As the old Chinese saying goes, “No weal without woe”. The various problems caused by the stoppage of the reform propelled the masses to reach a consensus that the only way out was to deepen the reform, and also prompted the 18th CPC National Congress to reach a historic decision in 2012: “With greater political courage and wisdom, do not lose a single opportunity to deepen reform in important fields”. Then in 2013, the third plenary session of the 18th CPC Central Committee formulated a general plan, top-level design and itinerary map for the comprehensively deepening reform.

The “Decisions on Major Issues Concerning Comprehensively Deepening Reform” formulated by the third plenary session of the 18th CPC Central Committee not only determined “to deepen the reform of the economic system by closely sticking to making the market play the decisive role in resource allocation”, but also extended the reform to the social and political spheres and set the general goals for the comprehensively deepening reform. It could be described as “innovating the social governance system”, “boosting modernisation of the national governance system and national governance capacity”, and “accelerating the institutionalisation of socialist democracy”. Hence, a brand-new phase was ushered in for China’s reform and opening-up.

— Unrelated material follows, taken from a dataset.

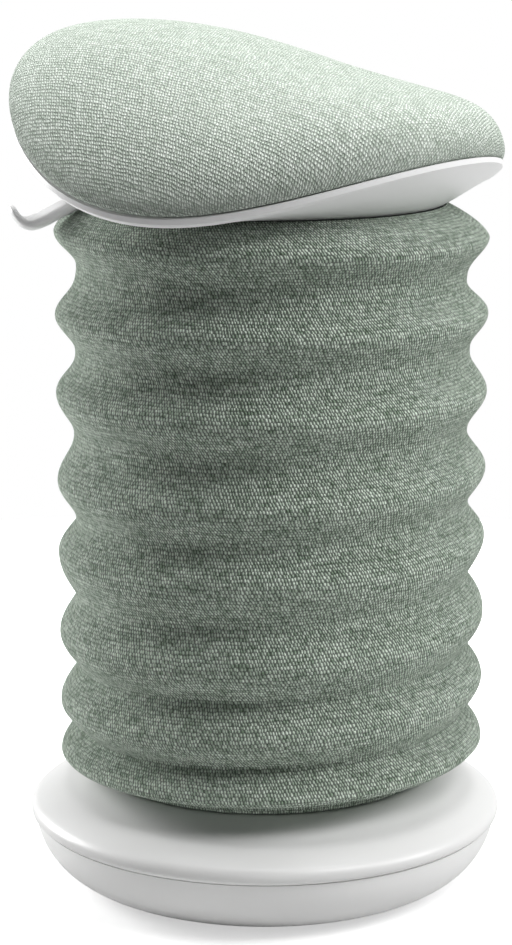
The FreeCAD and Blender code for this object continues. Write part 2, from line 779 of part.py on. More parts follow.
def seat_pan():
    start = pan_floor_radius
    under = pan_slope(start, lip_foot_share, 0)
    rim_out = ring(lambda a: edge_point(a, 1.0, lip_height - lip_undercut))
    rim_top = ring(lambda a: edge_point(a, 1.0, lip_gap + lip_corner))
    lip_out = ring(lambda a: saddle_point(a, lip_corner_share, -lip_gap))
    lip_in = ring(lambda a: saddle_point(a, lip_share, -lip_gap))
    inner = pan_slope(start - pan_wall, lip_share, pan_wall)
    inner.reverse()
    inside = [lip_in] + inner[:1]
    body = closed([under, [under[-1], rim_out], [rim_out, rim_top], [rim_top, lip_out],
                   [lip_out, lip_in], inside, inner])
    hole = disc(pan_hole_radius, pan_floor_height, plate_bottom)
    bolts = [disc(plate_bolt_radius + running_fit, pan_floor_height, plate_bottom, x, y)
             for x, y in plate_bolt_places()]
    bosses = []
    bores = []
    for x, y in board_screw_places():
        top = min(board_underside(x + dx, y + dy) for dx in (-board_boss_radius, board_boss_radius)
                  for dy in (-board_boss_radius, board_boss_radius)) - soft_gap
        bosses.append(disc(board_boss_radius, pan_floor_height + pan_wall / 2, top, x, y))
        bores.append(disc(board_screw_radius + running_fit, pan_floor_height, top, x, y))
    slot = Part.makeBox(slot_inner + slot_outer, lever_outer_width + 2 * tool_gap, 2 * slot_reach,
                        V(lever_bend[0] - slot_inner, -lever_outer_width / 2 - tool_gap,
                          pan_floor_height - slot_reach))
    slot.rotate(V(0, 0, 0), UP, lever_azimuth)
    return cut_all(fuse_all(body, bosses), [hole] + bolts + bores + [slot])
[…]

The course of China’s economic reform has clearly demonstrated that each time the market-oriented economy becomes the dominant thinking in China’s economic reform policy, and the market mechanism is more used in resource allocation, China’s economic increase will enjoy a better quality and faster speed, and innovation and entrepreneurship will thrive in the non-state-owned sectors, which in turn provides a comparatively flexible external environment for reform of state-owned enterprises. This has been repeatedly proven as evidenced by: reform of the rural household contract responsibility system and the rise of township enterprises in the early stage of reform and opening-up; the obvious effects of boosting the private economy and attracting foreign investment brought about by comprehensive reform in the fields of finance, taxation, banking and foreign trade; as well as the huge market and the dividend of system obtained from accelerating integration with the global economy after entry into the WTO.

The only way to overcome the many hurdles to China’s economic reform is to insist on and deepen comprehensive marketization and legalization-oriented reform, and further strengthen the market’s role in resource allocation, rather than resort to state intervention.

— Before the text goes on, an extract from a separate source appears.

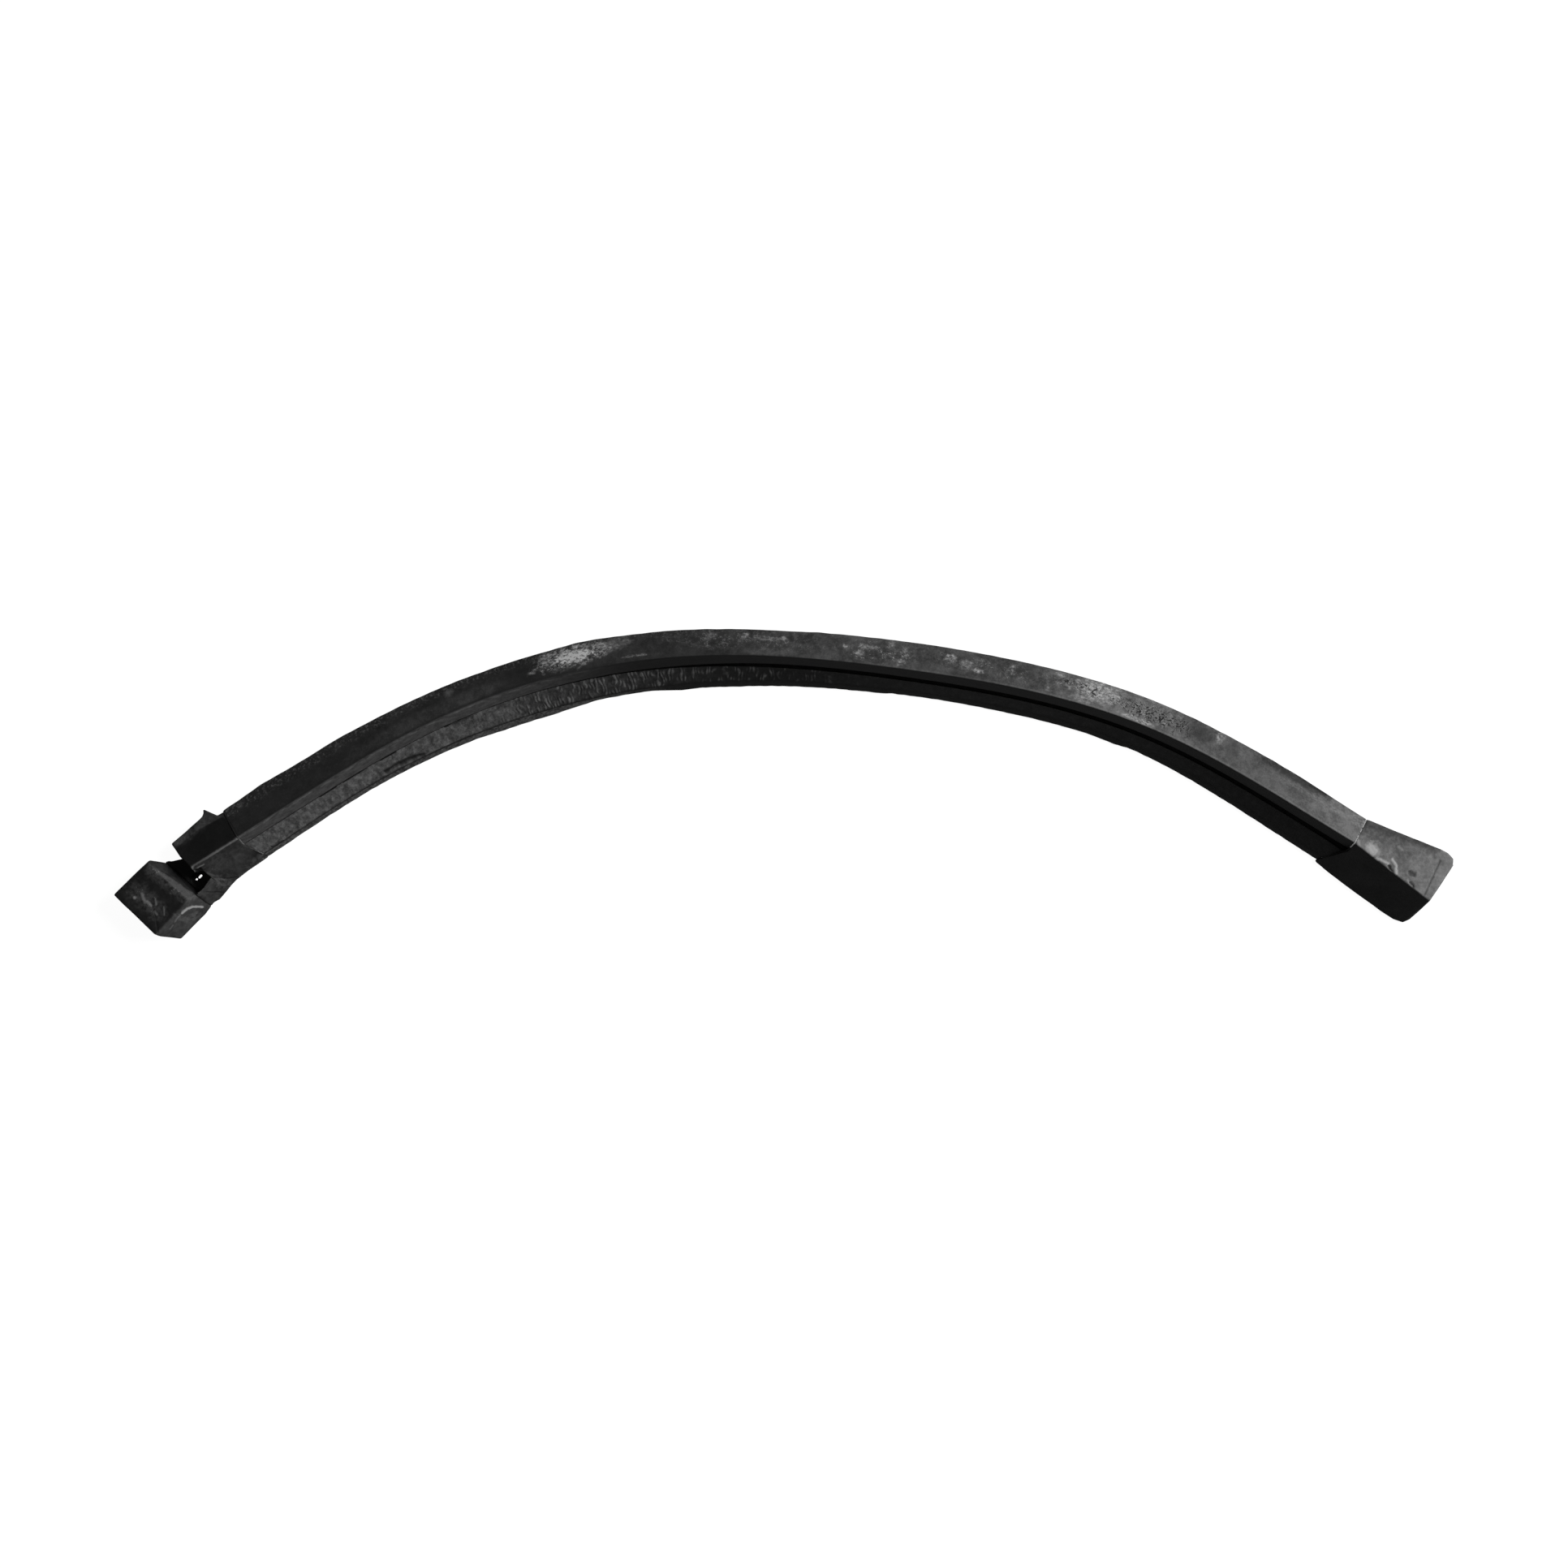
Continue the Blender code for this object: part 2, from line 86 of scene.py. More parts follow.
def ridgeLine():
    steps = int(strip["length"])
    bendAt = np.linspace(0, 1, len(strip["bendsPerMetre"]))
    bends = np.interp((np.arange(steps) + 0.5) / steps, bendAt, strip["bendsPerMetre"]) * mm
    heading = math.radians(strip["heading"]) + np.concatenate(([0.0], np.cumsum(bends)))
    middle = heading[:-1] + bends / 2
    x = strip["start"][0] + np.concatenate(([0.0], np.cumsum(np.cos(middle))))
    y = strip["start"][1] + np.concatenate(([0.0], np.cumsum(np.sin(middle))))
    return np.arange(steps + 1.0), x, y, heading


ridgeAt, ridgeX, ridgeY, ridgeHeading = ridgeLine()


def place(along, across, height):
    inside = np.clip(along, 0, strip["length"])
    heading = np.interp(inside, ridgeAt, ridgeHeading)
    rest = along - inside  # past both ends the ridge runs on straight
    x = np.interp(inside, ridgeAt, ridgeX) + np.cos(heading) * rest - np.sin(heading) * across
    y = np.interp(inside, ridgeAt, ridgeY) + np.sin(heading) * rest + np.cos(heading) * across
    return np.stack(np.broadcast_arrays(x, y, height), axis=-1) * mm


def reach(values, along):
    half = 0.5 / (len(values) - 1)
    at = np.linspace(0, 1, len(values))
    fractions = [along / strip["length"] + half * offset for offset in (-1.0, -0.5, 0.0, 0.5, 1.0)]
    return np.mean([np.interp(fraction, at, values) for fraction in fractions], axis=0)


def slanted(along, across):
    beyond = np.maximum(joint["from"] - across, 0)
    near = np.clip(1 - along / joint["fade"], 0, 1)
    far = np.clip(1 - (strip["length"] - along) / joint["fade"], 0, 1)
    return along + beyond * (joint["leftSlant"] * near - joint["rightSlant"] * far)


def stations(spacing, start=None, end=None):
    start = strip["setback"] if start is None else start
    end = strip["length"] - strip["setback"] if end is None else end
    return np.linspace(start, end, max(2, round((end - start) / spacing) + 1))


def rise(value, middle, soft):
    # 0 before middle and 1 after it, easing over a soft edge
    up = np.clip((value - middle + soft) / (2 * soft), 0, 1)
    return up * up * (3 - 2 * up)


def hump(value, low, high, soft):
    # 1 between low and high
    return rise(value, low, soft) * rise(-value, -high, soft)


def grain(a, b, c, seed=0.0):
    # smooth noise, -1 to 1, at each point
    flat = [np.ravel(part) for part in np.broadcast_arrays(a, b, c)]
    values = [noise.noise(Vector((x + seed, y - seed, z + 0.37 * seed))) for x, y, z in zip(*flat)]
    return np.array(values).reshape(np.broadcast(a, b, c).shape)


def pathGap(x, y, path):
    # distance from points to a line of points
    best = np.full(x.shape, 1e9)
    for (ax, ay), (bx, by) in zip(path, path[1:]):
        dx, dy = bx - ax, by - ay
        t = np.clip(((x - ax) * dx + (y - ay) * dy) / (dx * dx + dy * dy), 0, 1)
        best = np.minimum(best, np.hypot(x - ax - t * dx, y - ay - t * dy))
    return best


def roundedLoop(along, corners, arcSteps=4):
    # each corner is (across, height, radius, pieces of the side after it)
    points = [np.stack((u + 0 * along, z + 0 * along), axis=-1) for u, z, _, _ in corners]
    arcs = []
    for index, (_, _, radius, _) in enumerate(corners):
        here = points[index]
        if radius == 0:
            arcs.append([here])
            continue
        ends = []
        for other in (points[index - 1], points[(index + 1) % len(points)]):
            way = other - here
            size = np.linalg.norm(way, axis=-1, keepdims=True)
            ends.append(here + way / size * np.minimum(radius, size * 0.45))
        turn = np.linspace(0, 1, arcSteps + 1)
        arcs.append([ends[0] * (1 - t) ** 2 + here * 2 * t * (1 - t) + ends[1] * t * t for t in turn])
    loop = []
    for index, (_, _, _, pieces) in enumerate(corners):
        loop += arcs[index]
        first = arcs[index][-1]
        last = arcs[(index + 1) % len(corners)][0]
        loop += [first + (last - first) * step / pieces for step in range(1, pieces)]
    return np.stack(loop, axis=1)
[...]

In line with the above-mentioned points, The Progress of China’s Economic Reform and Opening-up will clarify the cause and effect as well as the evolutionary course of China’s economic reform under various special subjects. Based on these, the last existing conflicts and clashes of what can be referred to as the two different modes, the market economy and the controlled economy, can be seen in the course of China’s economic reform; it can also be seen that the halting of marketization and legalization reform can impose a great danger to China’s economic and social development.

Although the article “Making the market play the decisive role in resource allocation” has been included in written form in the “Resolution of the Third Plenary Session of the 18th CPC Central Committee”, the conflict between the development momentum of the market economy and the return to the controlled economy has not disappeared, and China’s reform and opening-up is still faced with immense complexity and great difficulty. Without a full awareness of this situation, the comprehensively deepening reform, which is based on marketization and legalization, will have difficulty in moving a step forward. Even worse, there may exist the danger of it being abandoned halfway.

In the last chapter of the book, there is an intensive discussion about the prospect of China’s comprehensively deepening reform and the point is made that the economic guiding ideology established and the important policy and measures adopted in the 18th CPC National Congress have laid a solid political foundation for further marketization reform, but various resistance and obstacles still exist and cannot be ignored. Whether or not the existing reform plans can be persistently insisted upon is the key for China to successfully realize its continuous and stable development.